Mistake 4: Making Promises You Can't Keep

In an effort to build rapport or comfort an anxious employee, investigators sometimes make promises that are impossible to fulfill. The two most common and dangerous promises are "absolute confidentiality" and "I'll make sure they are fired."

Why It Happens

  • Empathy: The investigator wants to reassure a distressed complainant.
  • Naivete: A new investigator may not understand the limitations of confidentiality or their role in the disciplinary process.

The Impact

  • Breach of Trust: When the employee realizes their name had to be shared with the accused or with managers, they feel betrayed, and their trust in HR is broken.
  • Legal Claims: Promising a specific outcome can create legal problems. If you promise to fire someone and the investigation doesn't support that action, the complainant may have grounds for a claim.

How to Avoid It

  • Use Precise Language for Confidentiality: Never promise absolute confidentiality. Instead, use a phrase like: "We will keep this investigation as confidential as possible. Information will only be shared on a need-to-know basis to conduct a thorough investigation and make an informed decision."
  • Clarify Your Role: Explain that your role is to be a neutral fact-finder. You will gather the evidence and make a finding, but the decision on any disciplinary action rests with management and will be based on the investigation's findings.

Mistake 5: Failing to Follow Up

An investigator's job doesn't end when they submit the final report. Closing the loop with the involved parties and ensuring the situation is truly resolved is a critical final step that is often overlooked.

Why It Happens

  • "Case Closed" Mentality: The investigator moves on to the next fire without completing the follow-up from the last one.
  • Uncertainty: HR is unsure what they are allowed to communicate to the complainant.

The Impact

  • Perception of Inaction: If the complainant never hears the outcome, they may assume nothing was done.
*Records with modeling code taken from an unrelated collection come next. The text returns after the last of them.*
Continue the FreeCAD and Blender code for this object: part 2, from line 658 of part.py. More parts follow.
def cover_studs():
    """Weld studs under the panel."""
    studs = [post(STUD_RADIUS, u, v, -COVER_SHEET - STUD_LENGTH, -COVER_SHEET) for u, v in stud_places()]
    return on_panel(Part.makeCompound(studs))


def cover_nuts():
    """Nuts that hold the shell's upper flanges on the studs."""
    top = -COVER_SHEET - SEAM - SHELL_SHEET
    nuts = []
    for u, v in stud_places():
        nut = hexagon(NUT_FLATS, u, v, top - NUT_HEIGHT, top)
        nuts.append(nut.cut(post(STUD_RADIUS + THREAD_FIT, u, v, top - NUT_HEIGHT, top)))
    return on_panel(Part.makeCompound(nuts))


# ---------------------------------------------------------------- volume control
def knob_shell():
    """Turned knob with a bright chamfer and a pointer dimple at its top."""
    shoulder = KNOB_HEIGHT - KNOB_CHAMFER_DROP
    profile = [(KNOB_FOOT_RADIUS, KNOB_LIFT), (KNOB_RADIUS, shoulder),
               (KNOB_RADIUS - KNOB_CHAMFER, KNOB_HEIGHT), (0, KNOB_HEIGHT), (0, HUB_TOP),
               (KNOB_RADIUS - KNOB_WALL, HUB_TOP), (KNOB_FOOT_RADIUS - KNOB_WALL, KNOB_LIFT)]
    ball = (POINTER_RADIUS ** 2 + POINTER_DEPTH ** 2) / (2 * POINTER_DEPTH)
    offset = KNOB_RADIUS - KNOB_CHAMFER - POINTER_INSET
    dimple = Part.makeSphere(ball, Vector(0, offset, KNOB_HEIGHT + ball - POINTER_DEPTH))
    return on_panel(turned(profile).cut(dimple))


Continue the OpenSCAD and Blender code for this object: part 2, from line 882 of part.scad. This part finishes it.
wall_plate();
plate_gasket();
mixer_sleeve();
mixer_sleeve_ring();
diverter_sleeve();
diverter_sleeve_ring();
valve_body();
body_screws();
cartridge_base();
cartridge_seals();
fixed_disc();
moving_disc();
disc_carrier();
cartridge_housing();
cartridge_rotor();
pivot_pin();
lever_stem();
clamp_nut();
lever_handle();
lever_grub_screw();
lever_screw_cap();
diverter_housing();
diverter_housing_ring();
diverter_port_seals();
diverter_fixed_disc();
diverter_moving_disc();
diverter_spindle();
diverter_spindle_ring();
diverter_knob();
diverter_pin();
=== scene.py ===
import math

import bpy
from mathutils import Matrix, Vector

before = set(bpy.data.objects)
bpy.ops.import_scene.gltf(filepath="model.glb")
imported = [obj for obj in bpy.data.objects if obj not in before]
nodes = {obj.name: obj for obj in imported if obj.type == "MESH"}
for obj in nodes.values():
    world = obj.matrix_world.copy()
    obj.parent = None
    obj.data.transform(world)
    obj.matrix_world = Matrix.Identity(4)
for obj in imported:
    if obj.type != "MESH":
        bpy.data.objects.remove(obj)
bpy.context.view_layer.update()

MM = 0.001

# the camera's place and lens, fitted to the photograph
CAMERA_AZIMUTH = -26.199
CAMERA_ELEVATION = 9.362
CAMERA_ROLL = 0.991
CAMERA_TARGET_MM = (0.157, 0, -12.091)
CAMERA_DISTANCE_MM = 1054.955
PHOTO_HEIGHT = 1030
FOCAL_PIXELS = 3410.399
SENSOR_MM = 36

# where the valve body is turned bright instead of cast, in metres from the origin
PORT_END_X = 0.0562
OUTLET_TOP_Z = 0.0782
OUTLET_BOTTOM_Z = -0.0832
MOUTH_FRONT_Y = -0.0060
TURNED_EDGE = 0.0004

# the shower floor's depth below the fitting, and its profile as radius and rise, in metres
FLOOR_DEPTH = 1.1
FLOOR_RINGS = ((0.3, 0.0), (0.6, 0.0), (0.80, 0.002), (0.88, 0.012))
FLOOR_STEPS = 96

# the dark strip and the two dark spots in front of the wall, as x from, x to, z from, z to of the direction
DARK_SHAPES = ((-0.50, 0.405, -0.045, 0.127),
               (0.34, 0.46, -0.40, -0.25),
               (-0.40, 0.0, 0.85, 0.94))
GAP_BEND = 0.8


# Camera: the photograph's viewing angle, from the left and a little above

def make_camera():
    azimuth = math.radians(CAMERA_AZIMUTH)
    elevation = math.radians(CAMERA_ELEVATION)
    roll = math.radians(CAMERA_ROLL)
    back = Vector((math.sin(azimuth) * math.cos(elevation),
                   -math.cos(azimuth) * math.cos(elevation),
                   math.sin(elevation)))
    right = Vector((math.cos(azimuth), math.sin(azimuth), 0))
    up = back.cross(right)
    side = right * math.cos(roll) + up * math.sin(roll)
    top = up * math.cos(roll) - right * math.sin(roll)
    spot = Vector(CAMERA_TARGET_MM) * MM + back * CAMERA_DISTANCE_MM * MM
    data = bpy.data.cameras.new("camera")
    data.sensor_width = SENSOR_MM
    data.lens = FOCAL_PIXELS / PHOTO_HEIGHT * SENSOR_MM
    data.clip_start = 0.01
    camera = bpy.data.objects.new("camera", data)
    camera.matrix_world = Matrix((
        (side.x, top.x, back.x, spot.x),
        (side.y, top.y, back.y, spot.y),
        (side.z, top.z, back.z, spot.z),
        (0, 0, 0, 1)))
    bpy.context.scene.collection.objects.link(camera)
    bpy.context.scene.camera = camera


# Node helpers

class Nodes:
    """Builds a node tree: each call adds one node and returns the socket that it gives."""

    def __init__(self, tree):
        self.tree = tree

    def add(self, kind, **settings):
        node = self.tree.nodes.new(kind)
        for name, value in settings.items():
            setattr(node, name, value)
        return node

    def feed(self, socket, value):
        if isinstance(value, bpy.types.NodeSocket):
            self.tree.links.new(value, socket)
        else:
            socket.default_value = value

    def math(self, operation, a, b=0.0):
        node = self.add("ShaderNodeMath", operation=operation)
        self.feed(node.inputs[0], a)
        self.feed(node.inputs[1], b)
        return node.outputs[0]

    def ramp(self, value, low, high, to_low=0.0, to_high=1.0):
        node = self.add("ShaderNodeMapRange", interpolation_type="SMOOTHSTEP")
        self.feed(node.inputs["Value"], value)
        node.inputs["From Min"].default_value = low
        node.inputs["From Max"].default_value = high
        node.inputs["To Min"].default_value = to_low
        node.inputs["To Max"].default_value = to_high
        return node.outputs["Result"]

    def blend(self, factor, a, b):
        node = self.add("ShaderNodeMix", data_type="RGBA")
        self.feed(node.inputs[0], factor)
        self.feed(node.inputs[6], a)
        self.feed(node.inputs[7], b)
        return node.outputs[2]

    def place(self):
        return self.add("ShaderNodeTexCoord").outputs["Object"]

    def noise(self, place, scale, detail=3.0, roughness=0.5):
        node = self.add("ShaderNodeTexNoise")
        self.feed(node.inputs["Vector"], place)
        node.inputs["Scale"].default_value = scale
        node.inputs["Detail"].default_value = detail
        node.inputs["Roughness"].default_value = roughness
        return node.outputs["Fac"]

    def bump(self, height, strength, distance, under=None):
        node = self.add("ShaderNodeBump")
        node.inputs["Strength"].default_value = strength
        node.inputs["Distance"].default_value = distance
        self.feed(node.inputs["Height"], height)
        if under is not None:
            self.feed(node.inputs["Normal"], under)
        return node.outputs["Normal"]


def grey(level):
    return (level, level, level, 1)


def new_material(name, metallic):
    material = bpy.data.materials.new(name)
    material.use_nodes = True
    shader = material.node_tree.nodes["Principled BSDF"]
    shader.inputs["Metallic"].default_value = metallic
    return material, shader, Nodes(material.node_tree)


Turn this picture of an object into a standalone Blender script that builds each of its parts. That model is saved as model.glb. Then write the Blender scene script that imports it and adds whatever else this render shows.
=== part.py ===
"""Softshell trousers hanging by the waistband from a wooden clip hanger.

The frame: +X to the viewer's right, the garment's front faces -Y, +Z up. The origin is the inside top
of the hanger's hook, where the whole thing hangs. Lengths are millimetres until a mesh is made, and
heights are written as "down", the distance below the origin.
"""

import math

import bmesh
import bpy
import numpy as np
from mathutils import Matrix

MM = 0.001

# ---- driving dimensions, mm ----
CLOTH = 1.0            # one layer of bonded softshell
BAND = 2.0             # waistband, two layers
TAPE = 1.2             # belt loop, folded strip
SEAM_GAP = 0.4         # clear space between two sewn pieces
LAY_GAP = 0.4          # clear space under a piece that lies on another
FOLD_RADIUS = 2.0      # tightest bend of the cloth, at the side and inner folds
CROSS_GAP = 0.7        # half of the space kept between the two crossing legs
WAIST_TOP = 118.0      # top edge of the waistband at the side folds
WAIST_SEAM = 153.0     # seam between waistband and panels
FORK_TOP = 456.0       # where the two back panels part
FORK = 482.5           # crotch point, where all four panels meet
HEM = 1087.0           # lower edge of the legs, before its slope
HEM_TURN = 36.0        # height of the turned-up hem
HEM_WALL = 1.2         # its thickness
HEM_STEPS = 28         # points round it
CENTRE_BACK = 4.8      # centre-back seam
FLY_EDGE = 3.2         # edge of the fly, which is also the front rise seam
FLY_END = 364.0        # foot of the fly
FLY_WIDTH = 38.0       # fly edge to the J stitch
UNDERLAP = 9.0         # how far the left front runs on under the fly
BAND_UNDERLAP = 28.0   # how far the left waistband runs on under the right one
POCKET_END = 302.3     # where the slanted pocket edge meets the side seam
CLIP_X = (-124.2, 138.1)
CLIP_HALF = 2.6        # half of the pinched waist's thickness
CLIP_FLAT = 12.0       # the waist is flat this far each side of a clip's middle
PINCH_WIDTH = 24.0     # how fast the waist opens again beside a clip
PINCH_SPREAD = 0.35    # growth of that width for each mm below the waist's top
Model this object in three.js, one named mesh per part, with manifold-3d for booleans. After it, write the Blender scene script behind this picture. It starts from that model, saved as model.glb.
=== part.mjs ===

This can lead to feelings of frustration and may cause them to escalate their complaint externally.
  • Failure to Stop Retaliation: Without follow-up, you may not know if the complainant is being retaliated against for speaking up. Retaliation claims are often easier for an employee to win than the original harassment claim.

How to Avoid It

  • Communicate with the Parties:
    • The Complainant: Inform them that the investigation is complete. While you cannot share the specific disciplinary action taken against another employee, you can and should tell them that "a thorough investigation was conducted, and the company has taken appropriate action to ensure the conduct at issue will not recur."
    • The Accused: Inform them of the findings and any disciplinary action being taken.
  • Schedule a Follow-Up: A few weeks after the investigation closes, schedule a brief check-in with the complainant. Ask them how things are going and if they have experienced any further issues or any form of retaliation. Document this follow-up.

Conclusion: Turning Mistakes into Mastery

Conducting workplace investigations is a complex and challenging duty, and the potential for error is high. However, every mistake is a learning opportunity. By understanding these common pitfalls—delaying the process, using a biased investigator, keeping poor records, making false promises, and failing to follow up—you can proactively design an investigation process that avoids them.

The common thread through all these solutions is a commitment to a structured, fair, and methodical approach. This is not a function to be improvised. It requires dedicated knowledge and skill. Investing in high-quality workplace investigation training is the most effective way to equip yourself and your team with the HR best practices needed to navigate these sensitive situations with confidence and competence. By avoiding these investigation mistakes, you do more than just ensure HR compliance; you build a culture of trust and respect where employees feel safe and valued.